The only change to Last Week/Day that I'm really pulling for is longer post excerpts. If it would be possible to add the topic name in an HTML comment or somesuch on the same (rendered) line as the post excerpt, that would be a big help to me, too.
...Let me have a look at that last point.
The thing is, there's three versions of the tree view generated. IE, Mozilla and non-JS. For the commented topic name, I've tried putting in what I think is the right thing into the non-JS version assuming that's what you're capturing.
I've changed a few character lengths but, again, don't know if they're the right ones.
Will try to check in again later today, may not be able to.
Oh geez, three versions?! The Dept. of Redundancy Dept. would like to recommend Discusware for their department headquarters dept. message board. Department. (Sorry, done now.)
Well, the scraper looks for "font size=1>" to indicate the start of a new feed item, and "</font>" for the end.

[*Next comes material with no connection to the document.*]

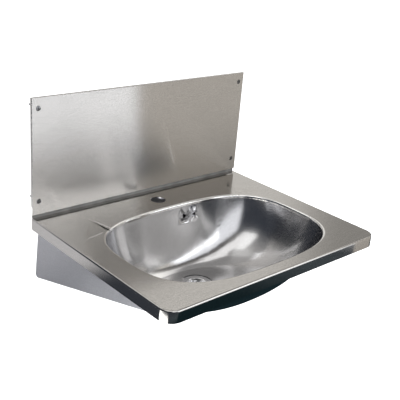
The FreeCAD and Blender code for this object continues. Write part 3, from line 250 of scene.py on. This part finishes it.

If there's three versions, they probably choose which to show based on User-Agent, and the scraper doesn't pretend to be IE or Mozilla so it gets the non-JS. Since I use Opera, I also see the non-JS (I'd wondered why I saw a JavaScript function with nothing inside it!) - here is a sample of non-JS Last Day if it helps to View Source on that.

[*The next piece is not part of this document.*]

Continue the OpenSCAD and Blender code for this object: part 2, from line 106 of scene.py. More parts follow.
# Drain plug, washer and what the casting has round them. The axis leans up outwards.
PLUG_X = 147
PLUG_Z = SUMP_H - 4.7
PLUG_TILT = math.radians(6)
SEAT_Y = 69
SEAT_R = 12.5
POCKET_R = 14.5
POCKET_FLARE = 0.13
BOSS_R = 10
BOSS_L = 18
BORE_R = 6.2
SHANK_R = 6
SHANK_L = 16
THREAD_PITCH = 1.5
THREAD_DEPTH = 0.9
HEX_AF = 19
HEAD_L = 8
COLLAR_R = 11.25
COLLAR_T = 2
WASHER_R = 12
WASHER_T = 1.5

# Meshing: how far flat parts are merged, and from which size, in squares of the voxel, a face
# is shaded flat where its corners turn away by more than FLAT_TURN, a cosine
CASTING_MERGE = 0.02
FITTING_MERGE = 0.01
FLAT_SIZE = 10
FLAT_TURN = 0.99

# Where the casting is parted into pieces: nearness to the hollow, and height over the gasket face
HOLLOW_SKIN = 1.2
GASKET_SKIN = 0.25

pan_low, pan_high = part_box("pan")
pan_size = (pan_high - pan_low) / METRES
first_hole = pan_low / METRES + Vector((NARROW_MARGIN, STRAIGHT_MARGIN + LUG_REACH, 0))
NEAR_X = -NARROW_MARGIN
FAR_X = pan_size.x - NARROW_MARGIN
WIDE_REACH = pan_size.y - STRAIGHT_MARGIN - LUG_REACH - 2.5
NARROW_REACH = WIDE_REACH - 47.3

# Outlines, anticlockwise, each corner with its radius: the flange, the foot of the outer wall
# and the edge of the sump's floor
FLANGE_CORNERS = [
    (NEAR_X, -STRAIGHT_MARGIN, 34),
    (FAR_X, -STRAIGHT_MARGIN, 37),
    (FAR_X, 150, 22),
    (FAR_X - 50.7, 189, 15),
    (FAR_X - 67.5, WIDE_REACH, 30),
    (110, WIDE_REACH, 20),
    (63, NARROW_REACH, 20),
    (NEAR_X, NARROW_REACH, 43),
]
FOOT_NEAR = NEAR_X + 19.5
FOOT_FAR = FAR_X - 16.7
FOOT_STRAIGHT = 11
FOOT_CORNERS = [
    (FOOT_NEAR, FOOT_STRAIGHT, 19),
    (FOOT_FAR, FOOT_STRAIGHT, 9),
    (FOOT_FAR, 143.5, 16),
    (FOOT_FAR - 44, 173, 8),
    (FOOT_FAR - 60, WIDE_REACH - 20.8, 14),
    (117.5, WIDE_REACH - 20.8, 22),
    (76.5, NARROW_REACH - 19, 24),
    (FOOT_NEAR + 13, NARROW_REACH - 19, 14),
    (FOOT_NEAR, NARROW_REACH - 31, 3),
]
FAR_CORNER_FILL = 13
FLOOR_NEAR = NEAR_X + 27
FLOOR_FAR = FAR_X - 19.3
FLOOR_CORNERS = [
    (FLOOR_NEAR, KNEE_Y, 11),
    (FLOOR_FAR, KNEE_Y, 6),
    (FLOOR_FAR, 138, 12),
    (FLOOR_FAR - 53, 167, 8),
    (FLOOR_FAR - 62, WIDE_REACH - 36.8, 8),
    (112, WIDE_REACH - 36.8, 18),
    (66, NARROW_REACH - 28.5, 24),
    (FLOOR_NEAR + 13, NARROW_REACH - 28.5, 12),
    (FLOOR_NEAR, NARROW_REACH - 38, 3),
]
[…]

But is the commented topic name visible on it after I made the tweak above?
Doesn't seem to be, though it's entirely possible I'm missing the obvious. :(
I've been fixing up the Pro feed with the help of Yahoo Pipes. If you noticed a hiccup in the feed last week, it was probably me, fiddling with the permalinks - sorry about that. It shouldn't happen again.
Here's the gussied-up feed.
It now puts the newest entries on top, adds the thread name to the beginning of each post except, and contains the full text of each post.
As always, let me know if you have any problems. I've noticed that sometimes Pipes likes to just crap out on me. Usually it refuses to add the full text to the feed but otherwise works, which is tolerable; occasionally it decides to return a completely empty feed, even when there have been recent posts, and that obviously is not OK. Unfortunately I haven't figured out why it does that.